TASK TO CARRY OUT -
Nothing but the lines from the line that contains "sawn_faces = bent_tube.faces().filter_by(GeomType.PLANE)" through the line that contains "obj.data.transform(world)" should appear in the output, each reproduced exactly.

INFORMATION SHOWN -

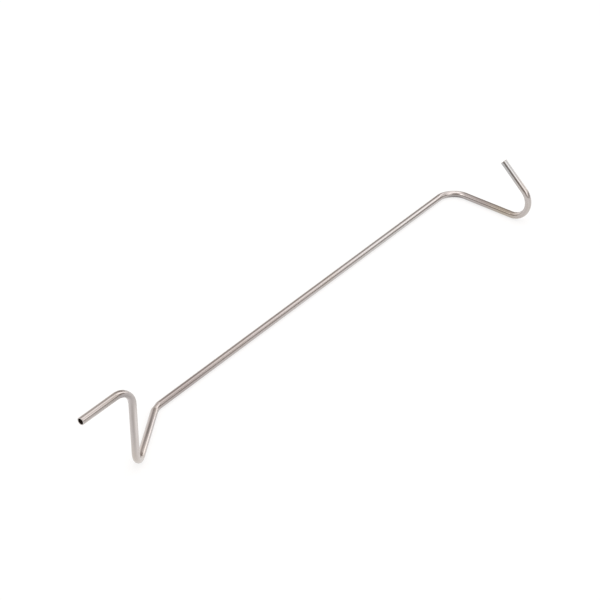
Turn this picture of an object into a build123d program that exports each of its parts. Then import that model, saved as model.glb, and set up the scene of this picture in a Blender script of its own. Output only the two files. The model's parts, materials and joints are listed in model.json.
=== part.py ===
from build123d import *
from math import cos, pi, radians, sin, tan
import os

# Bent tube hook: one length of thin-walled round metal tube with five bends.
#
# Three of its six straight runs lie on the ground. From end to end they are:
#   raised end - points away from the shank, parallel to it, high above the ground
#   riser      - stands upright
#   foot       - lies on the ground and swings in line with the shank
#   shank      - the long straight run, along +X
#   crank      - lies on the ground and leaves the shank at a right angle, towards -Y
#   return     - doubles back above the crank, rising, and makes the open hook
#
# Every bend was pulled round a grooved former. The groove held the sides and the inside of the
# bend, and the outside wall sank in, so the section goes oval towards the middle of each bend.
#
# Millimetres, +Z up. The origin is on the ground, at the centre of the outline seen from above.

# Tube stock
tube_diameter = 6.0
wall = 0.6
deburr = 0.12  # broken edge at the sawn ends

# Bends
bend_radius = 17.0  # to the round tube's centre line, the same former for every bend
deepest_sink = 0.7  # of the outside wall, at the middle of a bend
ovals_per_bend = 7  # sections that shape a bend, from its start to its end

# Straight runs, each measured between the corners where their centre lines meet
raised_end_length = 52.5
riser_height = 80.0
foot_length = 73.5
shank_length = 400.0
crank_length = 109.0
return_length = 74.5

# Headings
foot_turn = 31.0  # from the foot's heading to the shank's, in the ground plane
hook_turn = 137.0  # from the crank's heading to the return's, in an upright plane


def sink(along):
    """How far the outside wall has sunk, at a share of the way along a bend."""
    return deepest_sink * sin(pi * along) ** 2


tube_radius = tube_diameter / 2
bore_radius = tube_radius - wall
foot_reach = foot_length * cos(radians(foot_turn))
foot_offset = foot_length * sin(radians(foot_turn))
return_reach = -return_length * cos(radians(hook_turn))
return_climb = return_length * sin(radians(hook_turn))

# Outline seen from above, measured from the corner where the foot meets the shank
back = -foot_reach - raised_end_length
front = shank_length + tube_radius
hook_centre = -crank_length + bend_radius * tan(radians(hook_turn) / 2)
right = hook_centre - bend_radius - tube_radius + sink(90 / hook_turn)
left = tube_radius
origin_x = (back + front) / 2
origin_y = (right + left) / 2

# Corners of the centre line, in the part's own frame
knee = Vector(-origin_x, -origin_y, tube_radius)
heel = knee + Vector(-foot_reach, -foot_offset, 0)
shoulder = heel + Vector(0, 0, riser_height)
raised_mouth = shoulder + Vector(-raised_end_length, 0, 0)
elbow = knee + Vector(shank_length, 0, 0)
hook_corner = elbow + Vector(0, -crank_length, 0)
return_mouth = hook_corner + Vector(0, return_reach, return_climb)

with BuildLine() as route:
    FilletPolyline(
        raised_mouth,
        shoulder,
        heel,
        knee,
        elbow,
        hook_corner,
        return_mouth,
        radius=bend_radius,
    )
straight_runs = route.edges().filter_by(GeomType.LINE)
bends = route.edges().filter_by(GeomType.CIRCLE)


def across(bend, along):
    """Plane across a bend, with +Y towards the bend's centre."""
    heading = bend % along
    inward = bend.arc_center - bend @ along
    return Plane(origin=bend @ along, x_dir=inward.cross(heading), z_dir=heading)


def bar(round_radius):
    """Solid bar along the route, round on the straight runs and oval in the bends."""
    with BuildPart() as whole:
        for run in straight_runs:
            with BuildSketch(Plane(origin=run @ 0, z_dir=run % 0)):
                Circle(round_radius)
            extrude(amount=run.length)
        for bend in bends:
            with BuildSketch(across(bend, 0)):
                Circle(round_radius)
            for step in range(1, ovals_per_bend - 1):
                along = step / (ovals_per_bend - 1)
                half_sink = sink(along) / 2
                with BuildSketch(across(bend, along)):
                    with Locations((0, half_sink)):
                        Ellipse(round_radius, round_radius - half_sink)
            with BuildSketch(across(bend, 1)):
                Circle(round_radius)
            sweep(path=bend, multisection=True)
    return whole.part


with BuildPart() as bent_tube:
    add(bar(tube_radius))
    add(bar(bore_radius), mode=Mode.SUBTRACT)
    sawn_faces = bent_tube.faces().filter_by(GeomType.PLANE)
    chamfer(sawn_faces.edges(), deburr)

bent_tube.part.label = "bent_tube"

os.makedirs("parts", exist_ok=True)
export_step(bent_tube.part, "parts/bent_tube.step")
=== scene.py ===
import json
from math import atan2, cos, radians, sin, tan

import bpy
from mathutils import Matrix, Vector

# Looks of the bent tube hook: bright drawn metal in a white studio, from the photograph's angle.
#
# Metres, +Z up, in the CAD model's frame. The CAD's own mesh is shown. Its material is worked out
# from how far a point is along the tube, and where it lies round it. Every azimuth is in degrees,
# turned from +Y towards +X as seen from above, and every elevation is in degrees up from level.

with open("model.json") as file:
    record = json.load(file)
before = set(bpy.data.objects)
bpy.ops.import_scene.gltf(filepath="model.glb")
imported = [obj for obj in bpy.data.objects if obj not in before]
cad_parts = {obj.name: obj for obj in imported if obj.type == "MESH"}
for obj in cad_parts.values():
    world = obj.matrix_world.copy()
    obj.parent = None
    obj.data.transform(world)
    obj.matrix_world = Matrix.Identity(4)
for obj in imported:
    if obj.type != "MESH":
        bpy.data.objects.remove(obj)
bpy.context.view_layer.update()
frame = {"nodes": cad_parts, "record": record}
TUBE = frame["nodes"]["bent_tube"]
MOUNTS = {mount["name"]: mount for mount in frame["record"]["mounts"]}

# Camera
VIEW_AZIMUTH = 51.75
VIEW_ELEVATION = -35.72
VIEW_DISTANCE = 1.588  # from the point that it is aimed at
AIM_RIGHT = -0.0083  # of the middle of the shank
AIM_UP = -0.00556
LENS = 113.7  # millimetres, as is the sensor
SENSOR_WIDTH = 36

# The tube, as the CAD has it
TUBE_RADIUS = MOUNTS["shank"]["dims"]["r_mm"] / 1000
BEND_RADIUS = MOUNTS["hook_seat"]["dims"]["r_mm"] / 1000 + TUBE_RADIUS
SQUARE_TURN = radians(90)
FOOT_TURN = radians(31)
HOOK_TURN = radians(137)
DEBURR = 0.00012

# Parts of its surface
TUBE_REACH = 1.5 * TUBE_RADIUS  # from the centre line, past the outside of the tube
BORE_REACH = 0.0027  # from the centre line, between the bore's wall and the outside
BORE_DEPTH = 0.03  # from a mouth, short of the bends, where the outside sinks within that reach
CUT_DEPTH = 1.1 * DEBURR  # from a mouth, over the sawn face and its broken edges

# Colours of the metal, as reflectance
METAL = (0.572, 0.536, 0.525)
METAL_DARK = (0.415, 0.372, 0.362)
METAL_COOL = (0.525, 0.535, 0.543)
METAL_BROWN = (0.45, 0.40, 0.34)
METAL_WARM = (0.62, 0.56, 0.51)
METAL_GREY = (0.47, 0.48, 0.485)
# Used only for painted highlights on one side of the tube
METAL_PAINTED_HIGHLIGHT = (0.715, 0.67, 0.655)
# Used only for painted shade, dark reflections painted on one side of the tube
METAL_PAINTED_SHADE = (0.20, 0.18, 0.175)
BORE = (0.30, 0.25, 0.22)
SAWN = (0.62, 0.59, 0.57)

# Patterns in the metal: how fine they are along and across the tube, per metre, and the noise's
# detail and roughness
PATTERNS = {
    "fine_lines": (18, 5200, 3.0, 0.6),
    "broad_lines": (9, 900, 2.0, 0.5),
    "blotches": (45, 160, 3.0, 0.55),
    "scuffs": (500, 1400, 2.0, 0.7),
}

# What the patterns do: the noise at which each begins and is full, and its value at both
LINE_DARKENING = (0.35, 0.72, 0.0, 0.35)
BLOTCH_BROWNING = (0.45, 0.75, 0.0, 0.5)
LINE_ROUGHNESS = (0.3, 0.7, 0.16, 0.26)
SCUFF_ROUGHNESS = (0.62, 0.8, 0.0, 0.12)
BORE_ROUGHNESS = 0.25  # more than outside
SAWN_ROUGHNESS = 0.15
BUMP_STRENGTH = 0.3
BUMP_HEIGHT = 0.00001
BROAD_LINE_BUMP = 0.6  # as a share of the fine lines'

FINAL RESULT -
    sawn_faces = bent_tube.faces().filter_by(GeomType.PLANE)
    chamfer(sawn_faces.edges(), deburr)

bent_tube.part.label = "bent_tube"

os.makedirs("parts", exist_ok=True)
export_step(bent_tube.part, "parts/bent_tube.step")
=== scene.py ===
import json
from math import atan2, cos, radians, sin, tan

import bpy
from mathutils import Matrix, Vector

# Looks of the bent tube hook: bright drawn metal in a white studio, from the photograph's angle.
#
# Metres, +Z up, in the CAD model's frame. The CAD's own mesh is shown. Its material is worked out
# from how far a point is along the tube, and where it lies round it. Every azimuth is in degrees,
# turned from +Y towards +X as seen from above, and every elevation is in degrees up from level.

with open("model.json") as file:
    record = json.load(file)
before = set(bpy.data.objects)
bpy.ops.import_scene.gltf(filepath="model.glb")
imported = [obj for obj in bpy.data.objects if obj not in before]
cad_parts = {obj.name: obj for obj in imported if obj.type == "MESH"}
for obj in cad_parts.values():
    world = obj.matrix_world.copy()
    obj.parent = None
    obj.data.transform(world)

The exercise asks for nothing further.